Taking the cue from Zhadanov and the Cominform, the party was however enabled to overcome these "gross reformist deviations" this time also, and forge another 'correct' Marxist line in 1947-48 under the leadership of Ranadive. Armed with this rediscovery of the "Correct" revolutionary line, it went into action with a firm faith in its "Marxism-Leninism" and "full of confidence" in the revolutionary spirit of the masses.
But even this revolutionary line now transpires in retrospect to have been a fundamentally anti-Marxist, anti-Lenin-Stalin, left sectarian opportunist line!
1. Soon after the Second Congress of the CPI in Calcutta the 'Bolshevik', the theoretical organ of the Communist Party of the Soviet Union, contained an article by M. Alexyev in its issue of June 15, 1948 which reviewed the decisions of the Congress and may be said to have made alternative formulations on certain points e. g. on the role of the Indian bourgeoisie.It spoke of the Indian big bourgeoisie only as collaborating with Anglo- American imperialism. The Calcutta Thesis did not specially mention the 'big' bourgeoisie and gave an impression that it was up against the entire Indian bourgeoisie as collaborationist. Mr. P.C. Joshi, thinks that it ought to have been regarded as a warning to the new CPI leadership against their Ultra-leftism. But unfortunately the whole article of M. Alexyev was interpersed with such encomiums for the CPI and the Second Congress that it could hardly be regarded as such by any body without much hair-splitting interpretation of terms (Sec: "Views by P.C. Joshi" No. 1).

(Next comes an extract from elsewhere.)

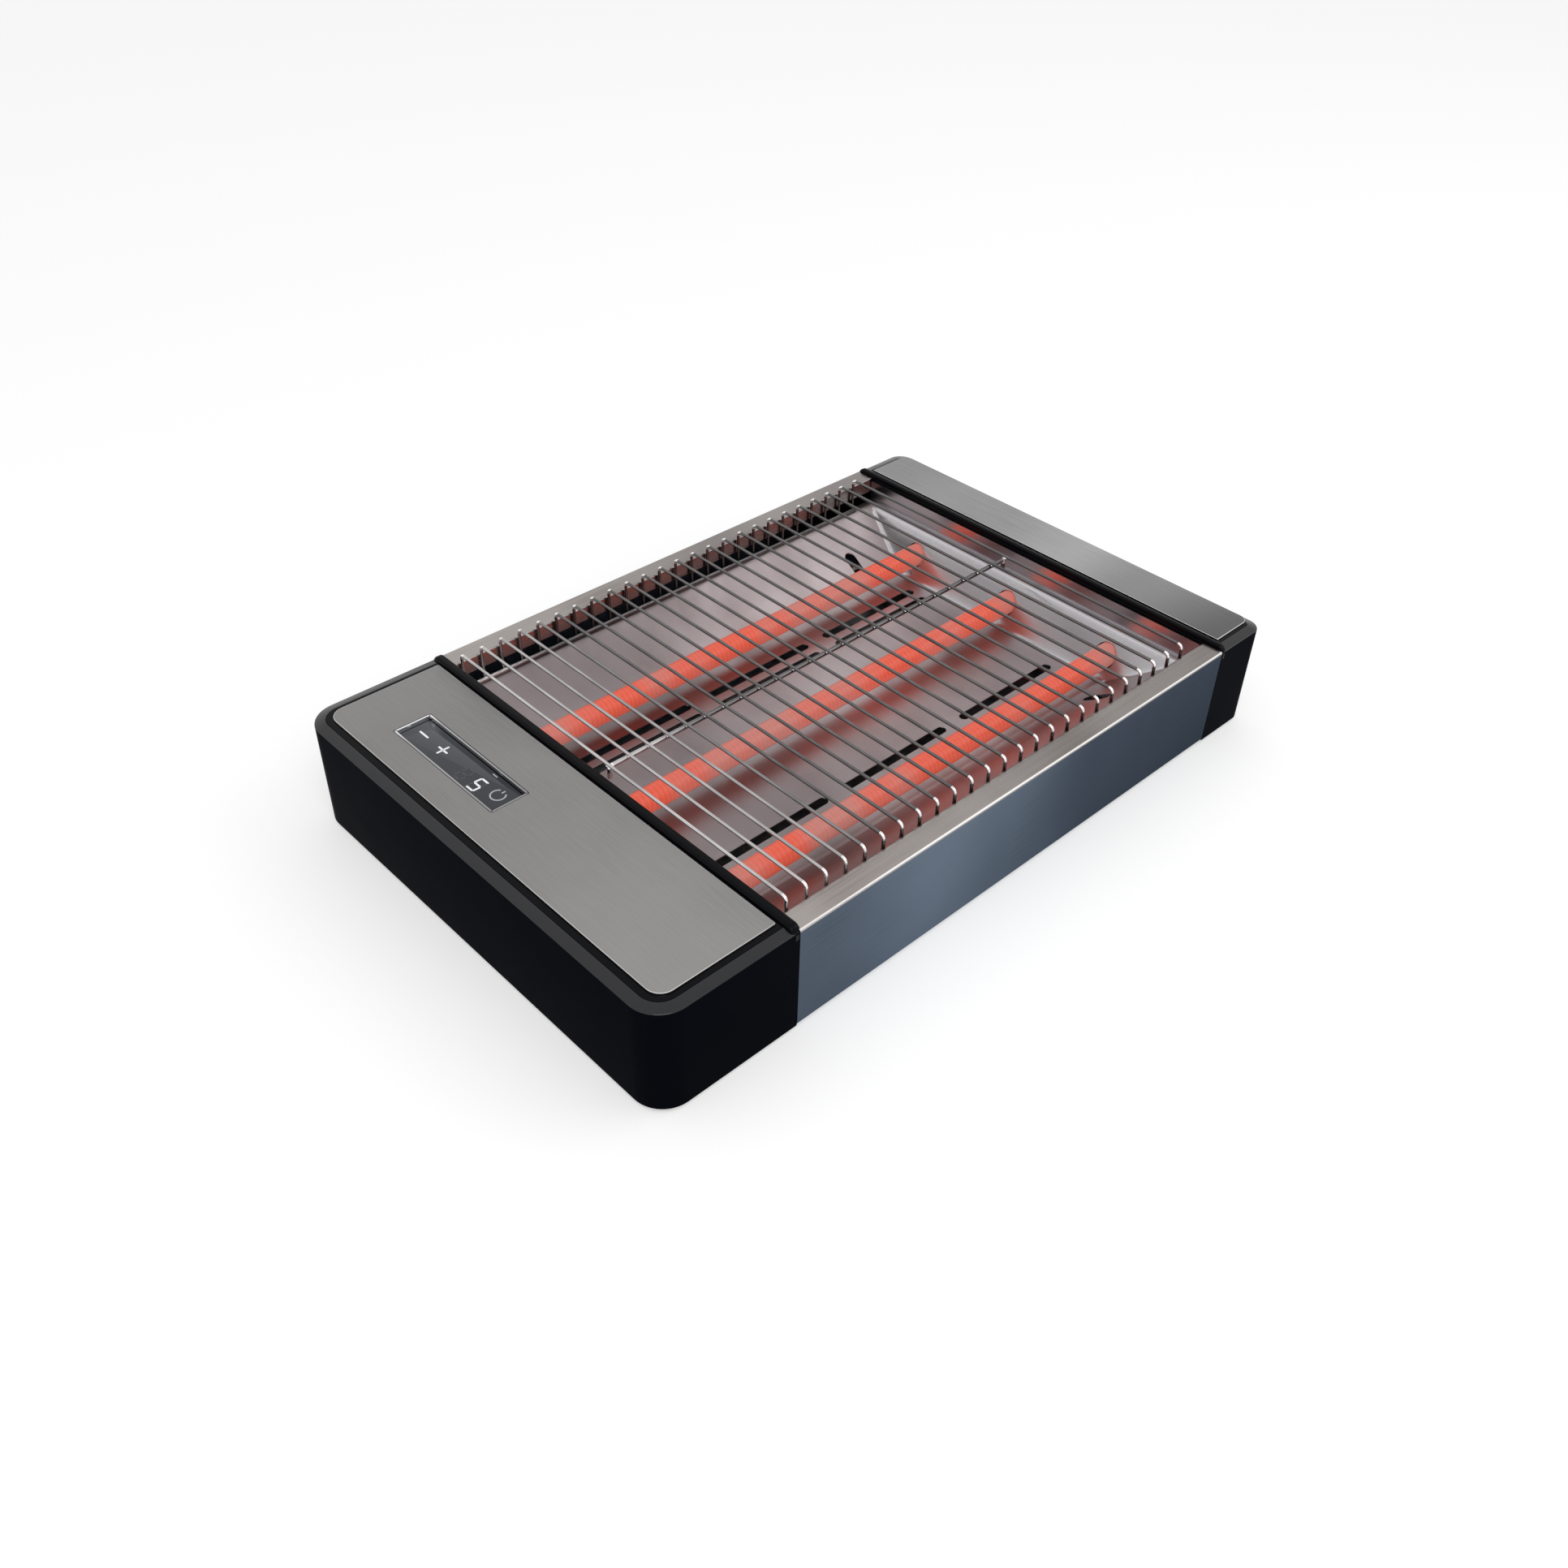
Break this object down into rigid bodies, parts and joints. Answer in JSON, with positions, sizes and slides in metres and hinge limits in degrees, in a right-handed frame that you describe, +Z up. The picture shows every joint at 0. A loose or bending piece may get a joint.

2. Because Pandit Jawaharlal Nehru wanted to oppose British imperialism and its war efforts in spite of his professed sympathy for the 'democratic' Anglo-US Soviet coalition against Nazi Germany & Japan. This was due to Jawaharlal's 'nationalist' weakness. The continued oppoisition ofthe CPI, during the first five months of the Soviet-German war, to SU's 'democratic' ally Britain was likewise put down to 'nationalist' deviations.